Historically, shutdowns were rare before the 1980s, as agencies often continued limited operations during funding gaps. Since then, shutdowns have become more frequent and disruptive, largely driven by partisan standoffs over spending levels, policy riders, immigration, healthcare funding, and debt-ceiling negotiations rather than pure budget math.
Key Historical Context
Major shutdowns over the past decades highlight how political deadlock translates into economic stress:
• 1995–1996: Two shutdowns, including a 21-day closure, caused by budget disputes.
• 2013: A 16-day shutdown tied to Affordable Care Act funding.
• 2018–2019: A 35-day partial shutdown over border wall funding, impacting ~800,000 workers and costing the economy an estimated $11 billion.
• 2025: A 43-day shutdown—the longest in U.S. history—linked to healthcare subsidies and spending disputes, furloughing nearly 900,000 workers and generating billions in economic losses.
Current Situation (February 2026)
As of January 31, 2026, the U.S. has entered another partial government shutdown, following the expiration of funding for several departments, including the Department of Homeland Security (DHS). While not all agencies are affected equally, the shutdown has once again injected political and economic uncertainty into global markets—especially risk assets such as cryptocurrencies.
Crypto Market Reaction: Prices, Liquidity, and Volume Under Pressure
Price Action: Clear Risk-Off Signals
Crypto markets have reacted decisively:
• Bitcoin (BTC) is trading near $78,000, down roughly 7–8% on the week.
• Ethereum (ETH) has declined around 9–10%, now hovering close to $2,300.
• Major altcoins such as XRP are down close to 10%, while mid- and small-cap tokens have suffered 12–25% drawdowns.
These declines reflect a classic risk-off environment, where macro uncertainty pushes capital away from volatile assets.
Liquidity: Tightening Across Markets
Shutdowns directly affect liquidity conditions. As Treasury operations and dollar flows become less predictable, market depth across crypto exchanges deteriorates. Bid-ask spreads widen, slippage increases, and executing large trades becomes more difficult.

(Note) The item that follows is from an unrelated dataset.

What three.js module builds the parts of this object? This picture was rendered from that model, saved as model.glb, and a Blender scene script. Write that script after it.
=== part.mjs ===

This tightening has been reinforced by heavy outflows from U.S. spot Bitcoin and Ethereum ETFs, with billions of dollars exiting as institutional investors shift toward cash and short-term fixed-income instruments. Reduced liquidity amplifies downside moves, particularly during fast sell-offs.

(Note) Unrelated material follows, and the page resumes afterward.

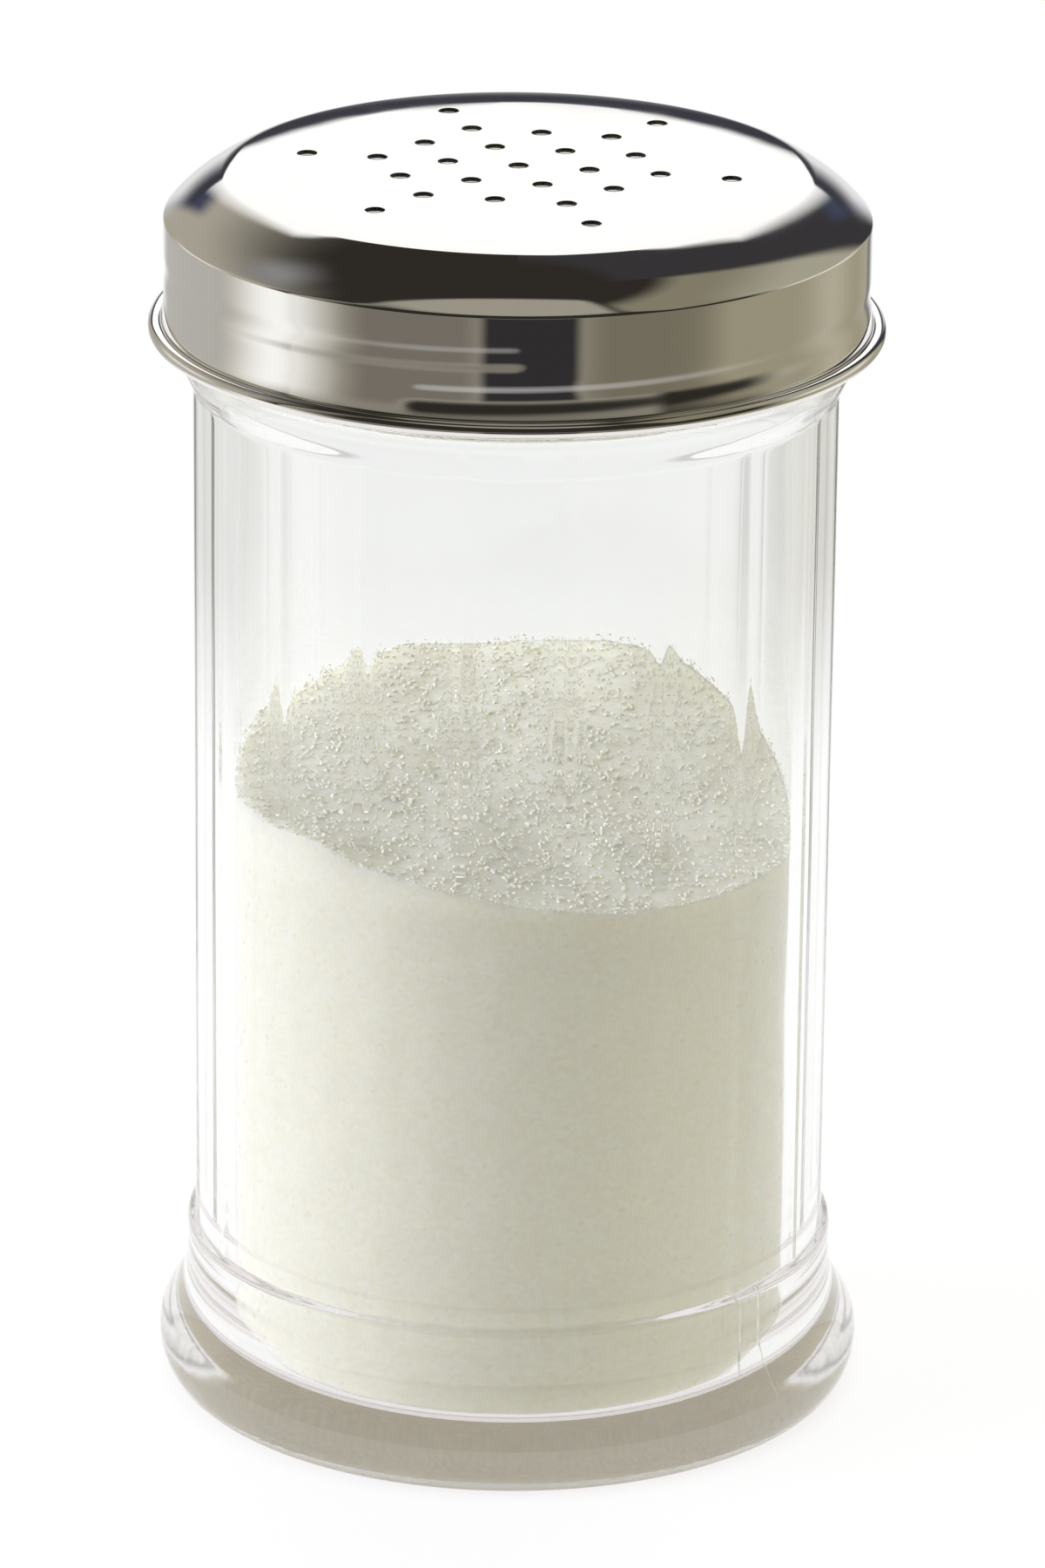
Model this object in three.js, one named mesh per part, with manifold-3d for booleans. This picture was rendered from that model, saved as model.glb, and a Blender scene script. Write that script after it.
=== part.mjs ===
// Sugar shaker: a fluted glass jar, a pressed steel screw lid and the sugar inside.
// Millimetres, +Z up. The origin is the centre of the ring that the jar stands on.
// The front of the shaker faces -Y.
import * as THREE from 'three'
import { mergeVertices } from 'three/addons/utils/BufferGeometryUtils.js'
import Module from 'manifold-3d'

const degree = THREE.MathUtils.DEG2RAD
const fullTurn = 2 * Math.PI
const halfTurn = Math.PI
const quarterTurn = Math.PI / 2

// Clearances
const seatClearance = 0.3 // between the lid and the glass rim that it sits on
const threadClearance = 0.35 // between the crests of the glass thread and of the lid's thread
const fillClearance = 0.3 // between the sugar and the glass

// Jar, body
const jarHeight = 126.7
const bodyRadius = 32.9 // at the ridges between the flutes
const fluteCount = 20
const fluteDepth = 0.5 // from a ridge to the middle of a flute
const wallThickness = 3.6 // of the glass at the middle of a flute
const floorThickness = 5.6
const floorCornerRadius = 4

// Jar, foot and waist ring
const ringProud = 0.55 // how far the ring stands out from the ridges
const ringTop = 16.7
const ringBottom = 12.9
const ringSlope = 0.9 // height in which the ring falls back to the flutes
const footFlare = 2.95 // how far the foot stands out from the ring
const footRoundWidth = 2.6
const footRoundHeight = 4.2 // height of the widest place of the foot
const footUpperHeight = 3.7
const footUpperTurn = 46 * degree // where the round upper side ends and the hollow sweep begins
const baseRingWidth = 4 // of the flat ring that the jar stands on
const baseRecessDepth = 1.1
const baseRecessSlope = 1.4
const sweepShares = [0.75, 0.5, 0.25, 0] // of the hollow sweep's height, from the foot up to the ring
const fallShares = [0, 0.35, 0.7, 1] // of the ring's slope, downwards into the flutes
const underShare = 1.4 // of the flutes' depth, where the ring and the shoulder pass below them

// Jar, shoulder and neck
const shoulderGap = 1 // between the lid's bead and the shoulder
const shoulderLand = 1
const shoulderRise = 5.6 // height in which the body swells to the shoulder
const shoulderLedge = 1 // width of the step from the shoulder in to the neck
const shoulderRound = 0.5
const neckStep = 0.1 // how much wider the neck is than the ridges
const rimRound = 1.2
const swellShares = [0, 0.15, 0.3, 0.45, 0.6, 0.8, 1] // of the shoulder's rise

// Screw thread: one helix on the neck, and its partner half a turn's rise lower in the lid
const threadLead = 4 // rise for one turn
const threadTurns = 1.045
const threadStartAngle = -106 * degree // from +X, so a little to the left of the front
const threadRunOut = 8 * degree // the angle over which each end fades
const threadHeight = 1.22 // how far the glass thread stands out from the neck
const threadHalfWidth = 0.95 // of the glass thread
const threadFlankShare = 0.5 // of a thread's half width, taken by its sloping flank
const threadStartRise = 2.8 // from the bead up to the start of the lid's thread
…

Volume: Panic-Driven Spikes
Despite weaker liquidity, trading volume often surges during stress events. Bitcoin’s daily trading volume has jumped toward $70–$75 billion, largely driven by forced liquidations, margin calls, and defensive selling.
These volume spikes are not bullish signals—they indicate disorderly conditions where leverage is being flushed out. Altcoins, with thinner order books, are experiencing even sharper intraday swings.
Sentiment, Volatility, and Leverage
Market sentiment has deteriorated rapidly. The Crypto Fear & Greed Index has slipped into “Extreme Fear”, signaling widespread caution. Derivatives funding rates have flipped neutral to negative, leverage is unwinding, and intraday volatility has increased by 20–30% compared to normal conditions.
In downside-heavy scenarios, Bitcoin could still see additional 3–10% moves, especially if liquidity continues to drain.
Data Delays and Macro Uncertainty
Government shutdowns also delay key U.S. economic data releases—including jobs reports, CPI, and payrolls—creating a “data fog.” Without clear macro signals, traders reduce exposure, reinforcing low liquidity and choppy, directionless price action across risk assets.
What to Expect Next
Historically, once shutdown risks are resolved, liquidity tends to return quickly—often triggering relief rallies in risk assets. If a political deal is reached and the Federal Reserve maintains a supportive stance amid slowing economic momentum, crypto markets could rebound sharply.
Until then, key psychological and technical levels—especially $75,000–$80,000 for BTC—remain critical, with prolonged uncertainty keeping volatility elevated.
Bottom Line
A U.S. government shutdown acts as a stress test for crypto markets, compressing liquidity, spiking volume through panic-driven trades, and driving sharp percentage-based price declines. Even after a resolution, volatility may linger.